Mr. Vishnu, I agree this is important concept. that is why most organisations differentiate between what has been completed and what is in progress of getting completed. this is also the basic principle that is thought when some one attends a good school.
What i have seen in the past 30 years of my career is that this is implemented by atleast 4 banks I have worked for because it has profound implications on, control, performance, cost etc. but this is also a double edged sword and if not implemented properly can lead to addition of cost or just futile effort in implementation.
There are a large number of books written about this and there is implementations to see, so i am just curious that what is so new or greate writing about this.
Vishnu, thanks for your comment. Guidelines may help, but I think there’s a more direct approach: do not allow workstations to hold more than one transaction at a time (the transaction it is currently working on), and force datastores to be WORM (write once, read many). This should ensure a clean separation between WIP and finished goods, since it will not be possible to mix the two. In general, I think design rules will be more effective when the architecture makes it almost impossible to break them.

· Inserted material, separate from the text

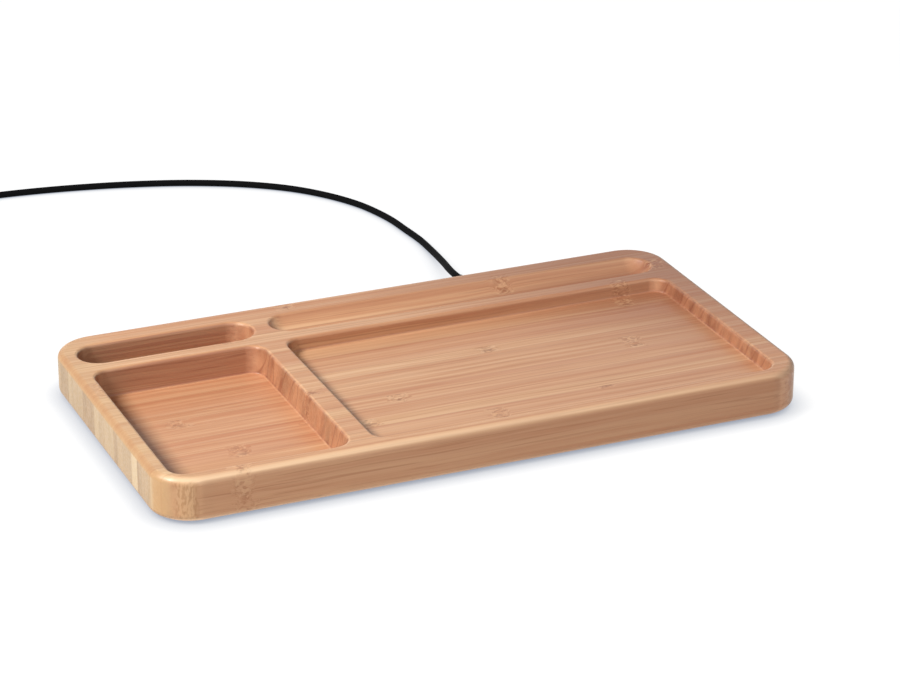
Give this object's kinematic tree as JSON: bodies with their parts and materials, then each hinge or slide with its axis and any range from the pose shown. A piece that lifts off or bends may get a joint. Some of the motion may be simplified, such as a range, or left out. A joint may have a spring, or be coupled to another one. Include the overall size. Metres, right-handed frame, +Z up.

Takahashi, all ideas have antecedents, so establishing the degree of novelty is generally non-trivial. I’m under the impression that WORM datastores are often used for logs and other records. That said, the idea separating work-in-progress from finished product isn’t one that I encountered during my computer science education at Stanford, Harvard, and MIT (you’d be hard pressed, I think, to argue that these aren’t good schools). Also, this idea is just part of the architectural theory that I’m developing; at this point, I don’t believe that I fully grasp the implications of separating work-in-progress from finished product, but I think it may turn out to be quite important. If there are any books that describe similar ideas, it would be very helpful if you could provide references–I’m always looking for other perspectives on these topics. Thanks!